In WABE v IX the employer ran non-denominational daycare centres and imposed a policy of neutrality of dress and expression with the aim of ‘guaranteeing the free and personal development of children as regards religion, belief and policy’, following the recommendations of the City of Hamburg for the education of children in daycare facilities. The ECJ noted that parents could have legitimate rights to ensure the education and teaching of their children in accordance with their religious, philosophical and teaching beliefs or conversely to have their children supervised by persons who do not manifest their religion or belief when in contact with the children, to avoid potentially influencing them. WABE’s policy applied to all visible signs and only to staff in contact with parents/children, and therefore could potentially be justified (although this will be for the national court to determine on the facts). The Court distinguished this from the situation where an employer was simply acceding to discriminatory requests from a customer, which would not be lawful.
In the joined case of Müller v MJ, the ECJ accepted that the desire to prevent conflicts between employees arising from their different religions and cultures could be a legitimate aim where such conflicts had occurred in the past. However, in that case, the ban was only on conspicuous, large-sized signs of belief and so was likely to be both unlawful indirect discrimination (as the partial ban would not have achieved the aim of neutrality) and might also be direct discrimination (given it would have a greater effect on people with beliefs requiring the wearing of a large-sized sign such as a head covering and so be based on a criterion inextricably linked with a particular religious belief).
As a result of Brexit this ruling is not binding on UK tribunals but they could have regard to it where relevant. Some press coverage has suggested that the ruling gives employers the green light to sack women wearing headscarves simply by claiming to have a policy of neutrality. This is a significant over-simplification: an employer will only be able to rely on such a policy if it can meet the prescribed conditions set out above, in particular that the policy meets a genuine need of that particular employer and is strictly necessary. It is only the legitimate wishes of customers that will be relevant (along with the impact on the employer of not adopting the policy, balanced against the impact on the employees) and this does not amount to free rein for employers to simply accede to the discriminatory prejudices of customers. The ECJ did not hold that the employers’ policies were justified in those cases, rather that they could potentially be justified depending on the national court’s assessment of the facts. It is true that the the ECJ seems to have accepted that parents have a legitimate right to have their children supervised by persons not manifesting beliefs when in contact with the children, presumably on the assumption (which is not universally accepted) that a carer or teacher manifesting their own belief through dress (or observance of ritual) has the potential for influencing the beliefs of young children and inhibiting the free development of those beliefs. But this is a discrete type of employer and the German courts will still need to determine whether there was a genuine need on the facts; the age of the children may be one relevant factor in determining whether the need is genuine. The decision does not mean that any employer who perceives that their customers would prefer only to deal with neutrally-attired employees will be able lawfully to impose a neutrality requirement.

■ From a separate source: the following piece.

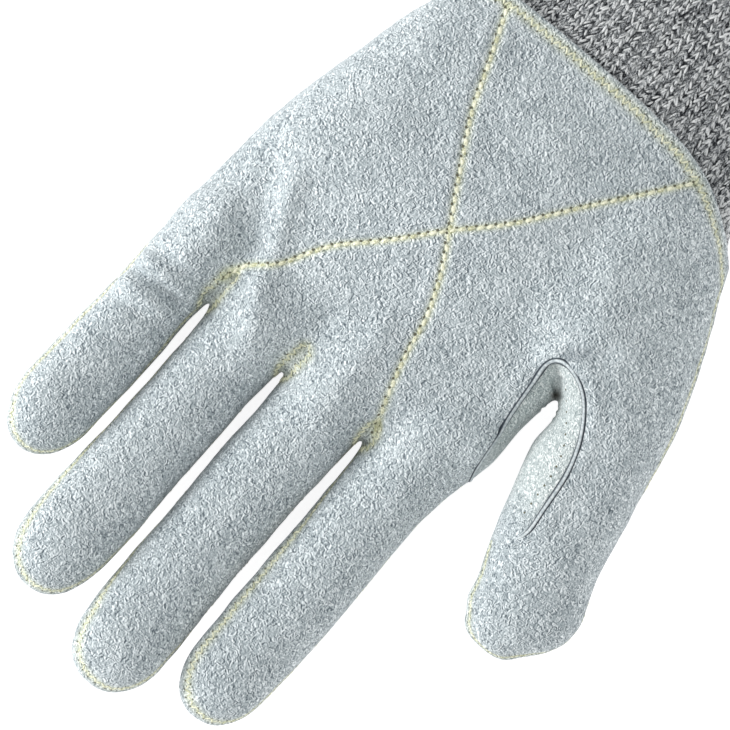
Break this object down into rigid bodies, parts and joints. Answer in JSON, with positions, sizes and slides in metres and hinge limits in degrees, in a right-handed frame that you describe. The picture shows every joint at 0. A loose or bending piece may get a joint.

In reality, the types of employment where such a policy will actually be justified on the facts may be few and far between (at least in the UK, where there is no constitutional principle of secularism which might justify restrictions in public sector jobs as in France or Belgium). The Equality and Human Rights Commission’s 2018 guidance notes that “it is very unlikely that an employment tribunal in the UK would accept ‘demonstrating neutrality’ as a legitimate aim capable of justifying a policy which banned all religious symbols or dress”, pointing to the decision of the European Court of Human Rights in Eweida v British Airways holding that the prohibition on wearing a discrete cross pendant was unlawful. BA’s desire to project a certain corporate image was a legitimate aim, but there was no evidence that employees’ wearing of authorised items of religious clothing, such as turbans and hijabs, had a negative impact on BA’s brand and the fact that BA had subsequently amended its uniform policy to allow symbolic religious jewellery demonstrated that the adverse impact on the employer of not having the prohibition was small. In other words, BA had failed to establish a genuine need for requiring a neutral image. This is likely still to be the case for most employers.